RECORDS PROVIDED:
* START *

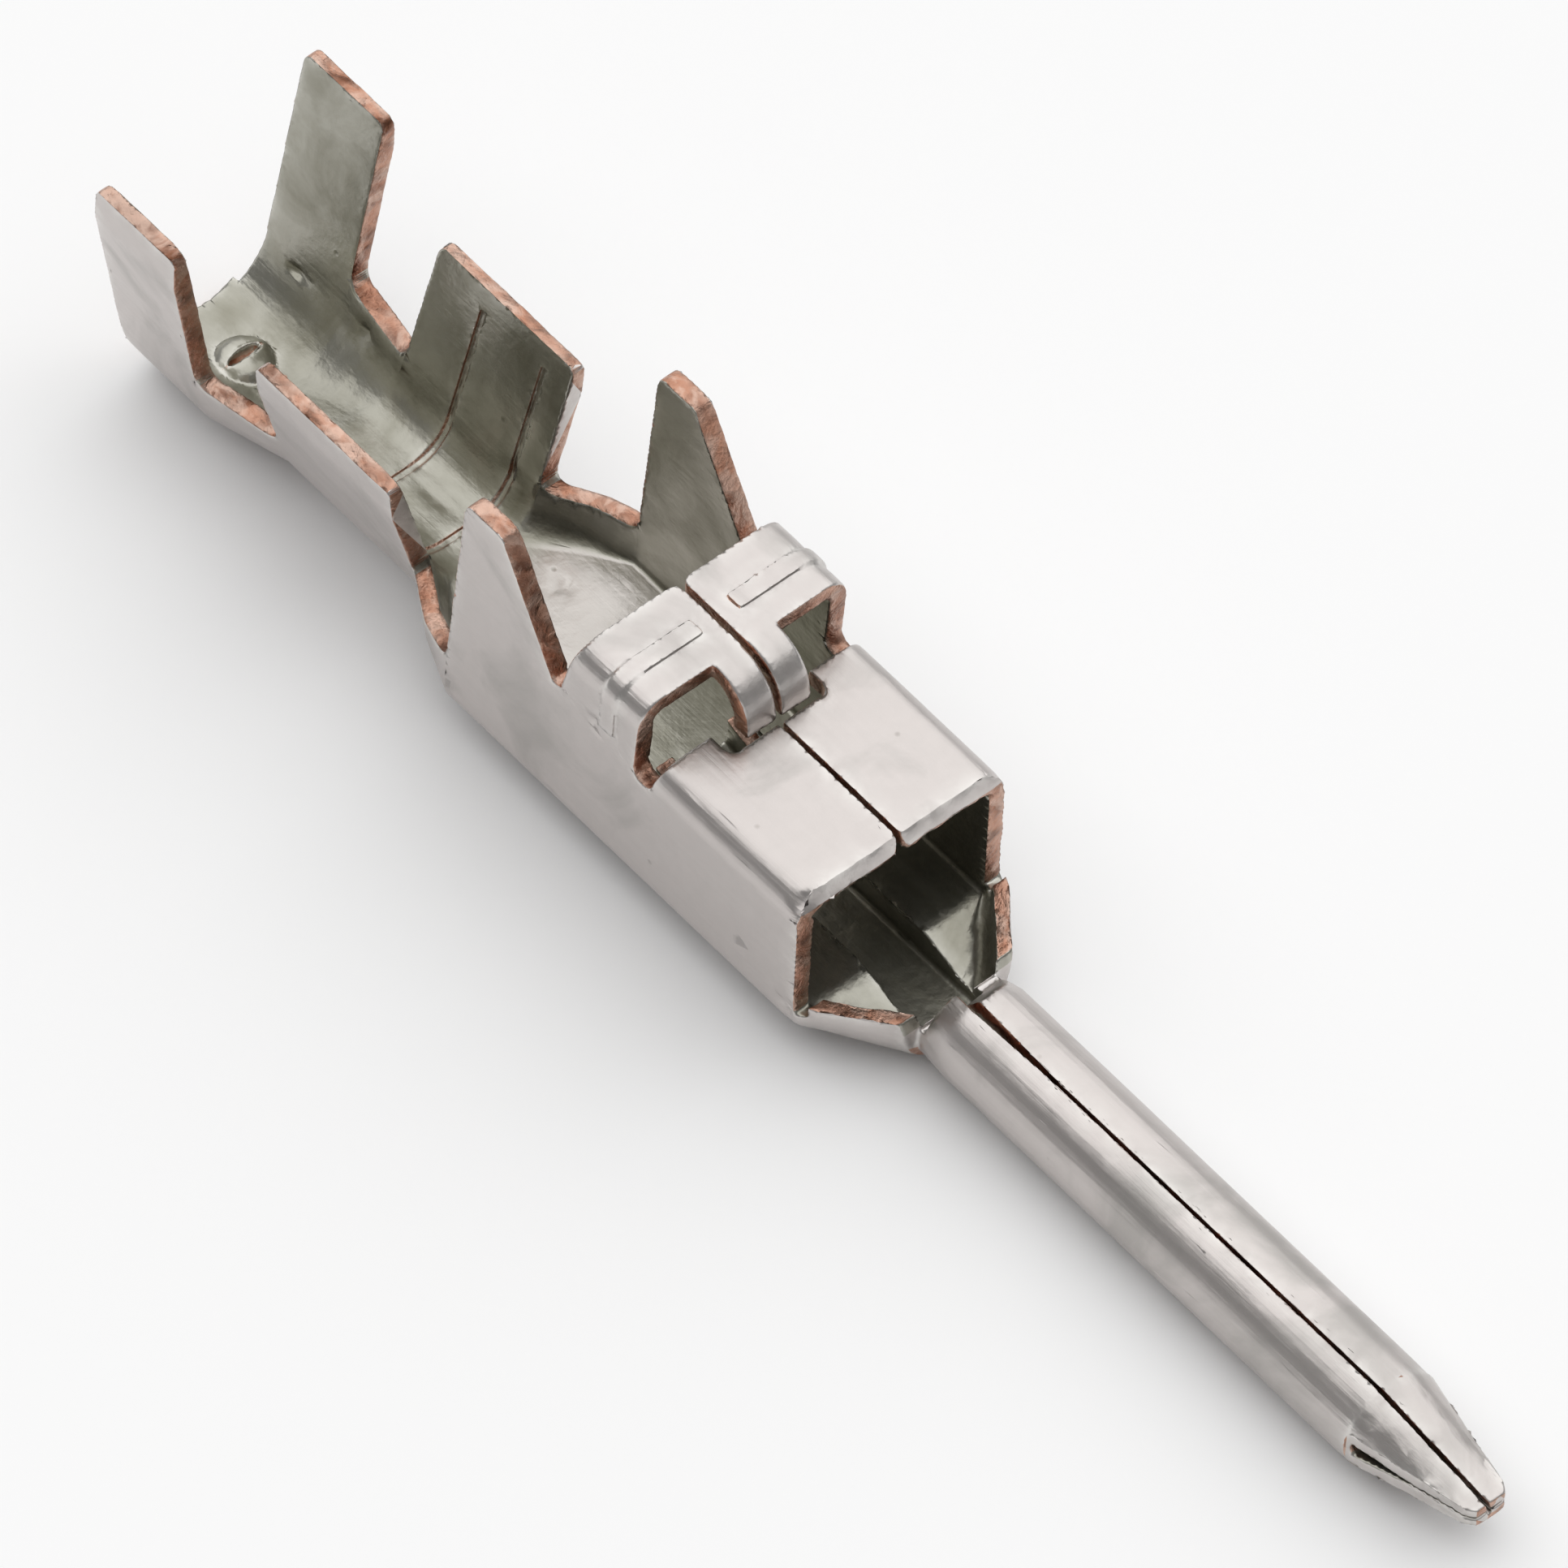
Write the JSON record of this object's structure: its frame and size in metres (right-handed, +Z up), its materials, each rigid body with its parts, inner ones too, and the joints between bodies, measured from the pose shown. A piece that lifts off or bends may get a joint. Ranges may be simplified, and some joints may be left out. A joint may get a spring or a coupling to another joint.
{
  "type": "crimp pin contact",
  "caption": "Male crimp contact folded from plated sheet: rolled tapered pin, square box body with latch covers and ears, open wire and insulation crimp barrels.",
  "frame": {"origin": "on the pin's axis, at the rear edge of the rolled pin", "axes": "+X along the contact towards the pin's tip, +Z up out of the box floor, towards the crimp openings, +Y across"},
  "size_m": [0.0169, 0.0024, 0.0033],
  "materials": {
    "tin_plate": "satin tin plate, bare copper-brown metal on the sheared edges"
  },
  "bodies": {
    "root": {"pin_contact": "tin_plate"}
  },
  "joints": []
}
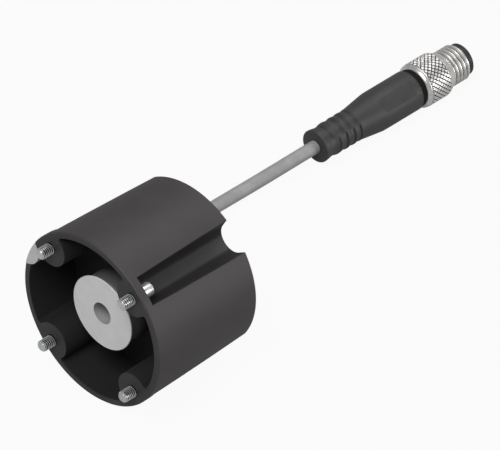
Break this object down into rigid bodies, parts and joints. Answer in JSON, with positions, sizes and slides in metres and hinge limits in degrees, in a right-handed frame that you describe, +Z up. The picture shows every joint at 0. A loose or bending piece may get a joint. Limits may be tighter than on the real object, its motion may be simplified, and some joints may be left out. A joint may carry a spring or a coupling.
{
  "type": "rotary position sensor",
  "caption": "Round housed rotary position sensor with a hollow rotor, screw fixing, grooved side walls and a short lead ending in a round threaded plug.",
  "frame": {"origin": "centre of the front mounting face, on the rotor's axis", "axes": "+Y along the rotor's axis from the front face towards the cable side, +Z up, the screws at 45 degrees to X and Z"},
  "size_m": [0.0557, 0.1282, 0.0377],
  "materials": {
    "housing_plastic": "moulded dark grey plastic with a fine satin texture",
    "insert_plastic": "moulded light grey plastic",
    "screw_steel": "bright zinc-plated steel",
    "hub_metal": "fine turned",
    "magnet_plating": "nickel-plated magnet",
    "washer_plastic": "plain white bearing plastic",
    "bush_bronze": "sintered bronze",
    "ring_steel": "phosphated spring steel",
    "board_laminate": "solder-masked laminate",
    "chip_resin": "moulded chip resin",
    "capacitor_ceramic": "ceramic",
    "header_plastic": "moulded natural plastic",
    "core_jackets": "coloured core insulation",
    "gasket_rubber": "soft black rubber",
    "cover_plastic": "moulded dark grey plastic with a fine satin texture",
    "gland_rubber": "moulded black elastomer",
    "lead_jacket": "grey cable jacket",
    "tie_plastic": "black nylon",
    "boot_plastic": "moulded black grip",
    "carrier_plastic": "moulded black insulator",
    "pin_plating": "gold-plated brass",
    "nut_nickel": "nickel-plated brass"
  },
  "bodies": {
    "body": {"housing": "housing_plastic", "locating_insert": "insert_plastic", "mounting_screw_1": "screw_steel", "mounting_screw_2": "screw_steel", "mounting_screw_3": "screw_steel", "mounting_screw_4": "screw_steel", "bearing_bush": "bush_bronze", "circuit_board": "board_laminate", "hall_chip": "chip_resin", "processor_chip": "chip_resin", "capacitors": "capacitor_ceramic", "wire_header": "header_plastic", "lead_cores": "core_jackets", "cover_gasket": "gasket_rubber", "rear_cover": "cover_plastic", "cover_screw_1": "screw_steel", "cover_screw_2": "screw_steel", "cable_gland": "gland_rubber", "lead_start": "lead_jacket", "lead_coil": "lead_jacket", "lead_end": "lead_jacket", "coil_tie": "tie_plastic", "plug_boot": "boot_plastic", "contact_carrier": "carrier_plastic", "contact_pin_1": "pin_plating", "contact_pin_2": "pin_plating", "contact_pin_3": "pin_plating", "contact_pin_4": "pin_plating"},
    "rotor": {"rotor_hub": "hub_metal", "sensor_magnet": "magnet_plating", "thrust_washer": "washer_plastic", "retaining_ring": "ring_steel"},
    "plug_nut": {"coupling_nut": "nut_nickel"}
  },
  "joints": [
    {"name": "rotor_spin", "type": "hinge", "parent": "body", "child": "rotor", "pos_m": [0, 0, 0], "axis": [0, 1, 0], "continuous": true},
    {"name": "nut_spin", "type": "hinge", "parent": "body", "child": "plug_nut", "pos_m": [-0.02196, 0.115, -0.01398], "axis": [0, 1, 0], "continuous": true}
  ]
}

* END *

THE PROBLEM: Pick out all the lines with the word "metres" in them and copy them.

WRITTEN RESPONSE:
Write the JSON record of this object's structure: its frame and size in metres (right-handed, +Z up), its materials, each rigid body with its parts, inner ones too, and the joints between bodies, measured from the pose shown. A piece that lifts off or bends may get a joint. Ranges may be simplified, and some joints may be left out. A joint may get a spring or a coupling to another joint.
Break this object down into rigid bodies, parts and joints. Answer in JSON, with positions, sizes and slides in metres and hinge limits in degrees, in a right-handed frame that you describe, +Z up. The picture shows every joint at 0. A loose or bending piece may get a joint. Limits may be tighter than on the real object, its motion may be simplified, and some joints may be left out. A joint may carry a spring or a coupling.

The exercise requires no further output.